# To be done:
Return the listing below word for word.

# Data provided:
■ ■ ■ ■ ■

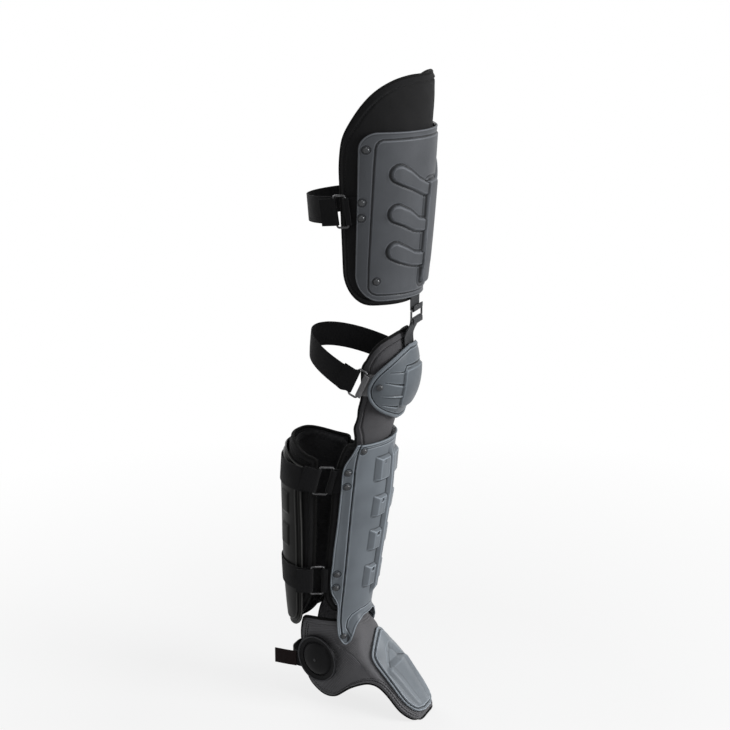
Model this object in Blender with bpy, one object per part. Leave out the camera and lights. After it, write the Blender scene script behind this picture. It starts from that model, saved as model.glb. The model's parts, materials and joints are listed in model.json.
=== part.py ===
"""Hard-shell guard for one right leg: thigh, knee, shin, calf and foot guards joined by webbing.

Frame: the origin is midway between the two side rivets of the knee cup, +X points to the toe, +Z up,
and the outer side of the leg is towards -Y. Every size below is in millimetres and becomes metres as a
mesh is made. Angles go round the leg from its front, in degrees, and are negative on the outer side.
"""

import math

import bmesh
import bpy
from mathutils import Matrix, Vector

MM = 0.001

# Walls and clearances
PLATE_WALL = 3.5
CUP_WALL = 3.5
PAD_THICK = 12.0
FOOT_PAD_THICK = 7.0
WEB_THICK = 1.6
GAP = 0.3
FACET_GAP = 0.9
PANEL_RISE = 1.6
TAB_ROOM = WEB_THICK + 2 * FACET_GAP
PAD_FACE = -PLATE_WALL - TAB_ROOM
WEB_LAY = PAD_FACE + TAB_ROOM / 2

# Rivets: domed heads
RIVET_RADIUS = 4.6
RIVET_RISE = 2.8
RIVET_GAP = 0.6
HINGE_GAP = 0.8
FOOT_RIVET_RADIUS = 4.2

# Straps and their wire loops
WIRE_RADIUS = 1.5
STRAP_WIDTH = 38.0
KNEE_STRAP_WIDTH = 36.0
LOOP_CORNER = 3.0
FOLD = WIRE_RADIUS + GAP + WEB_THICK / 2
TAB_RETURN = 6.0
STRAP_RETURN = 22.0

# Thigh guard
THIGH_TOP = 364.0
THIGH_BOTTOM = 131.0
THIGH_HALF_TOP = 75.0
THIGH_HALF_BOTTOM = 81.0
THIGH_CORNER_TOP = 24.0
THIGH_CORNER_BOTTOM = 40.0
THIGH_PAD_TOP = 436.0
THIGH_PAD_BOTTOM = 125.0
THIGH_PAD_HALF = 95.0
THIGH_PAD_CORNER_TOP = 80.0
THIGH_PAD_CORNER_BOTTOM = 46.0
THIGH_PAD_THICK = 14.0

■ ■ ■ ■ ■

# The reply:
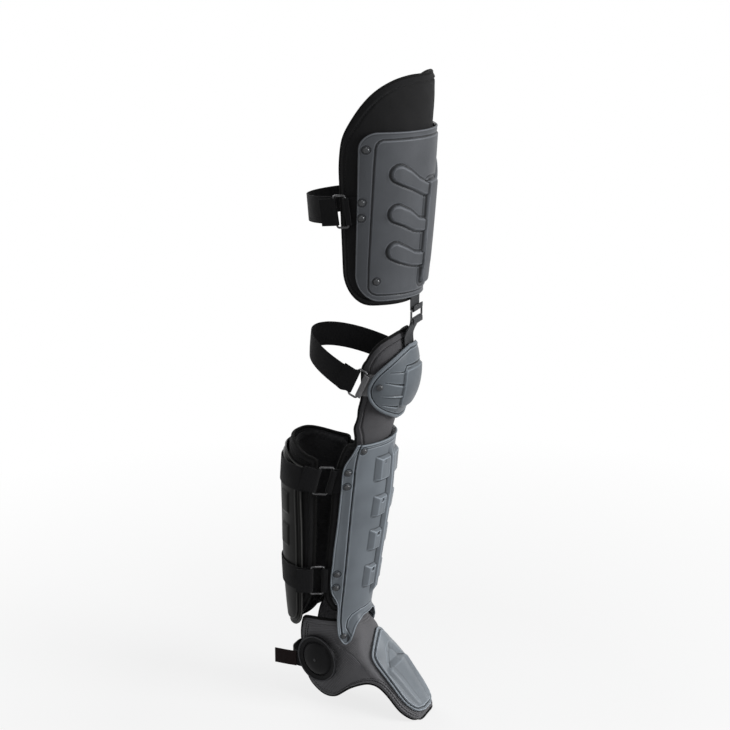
Model this object in Blender with bpy, one object per part. Leave out the camera and lights. After it, write the Blender scene script behind this picture. It starts from that model, saved as model.glb. The model's parts, materials and joints are listed in model.json.
=== part.py ===
"""Hard-shell guard for one right leg: thigh, knee, shin, calf and foot guards joined by webbing.

Frame: the origin is midway between the two side rivets of the knee cup, +X points to the toe, +Z up,
and the outer side of the leg is towards -Y. Every size below is in millimetres and becomes metres as a
mesh is made. Angles go round the leg from its front, in degrees, and are negative on the outer side.
"""

import math

import bmesh
import bpy
from mathutils import Matrix, Vector

MM = 0.001

# Walls and clearances
PLATE_WALL = 3.5
CUP_WALL = 3.5
PAD_THICK = 12.0
FOOT_PAD_THICK = 7.0
WEB_THICK = 1.6
GAP = 0.3
FACET_GAP = 0.9
PANEL_RISE = 1.6
TAB_ROOM = WEB_THICK + 2 * FACET_GAP
PAD_FACE = -PLATE_WALL - TAB_ROOM
WEB_LAY = PAD_FACE + TAB_ROOM / 2

# Rivets: domed heads
RIVET_RADIUS = 4.6
RIVET_RISE = 2.8
RIVET_GAP = 0.6
HINGE_GAP = 0.8
FOOT_RIVET_RADIUS = 4.2

# Straps and their wire loops
WIRE_RADIUS = 1.5
STRAP_WIDTH = 38.0
KNEE_STRAP_WIDTH = 36.0
LOOP_CORNER = 3.0
FOLD = WIRE_RADIUS + GAP + WEB_THICK / 2
TAB_RETURN = 6.0
STRAP_RETURN = 22.0

# Thigh guard
THIGH_TOP = 364.0
THIGH_BOTTOM = 131.0
THIGH_HALF_TOP = 75.0
THIGH_HALF_BOTTOM = 81.0
THIGH_CORNER_TOP = 24.0
THIGH_CORNER_BOTTOM = 40.0
THIGH_PAD_TOP = 436.0
THIGH_PAD_BOTTOM = 125.0
THIGH_PAD_HALF = 95.0
THIGH_PAD_CORNER_TOP = 80.0
THIGH_PAD_CORNER_BOTTOM = 46.0
THIGH_PAD_THICK = 14.0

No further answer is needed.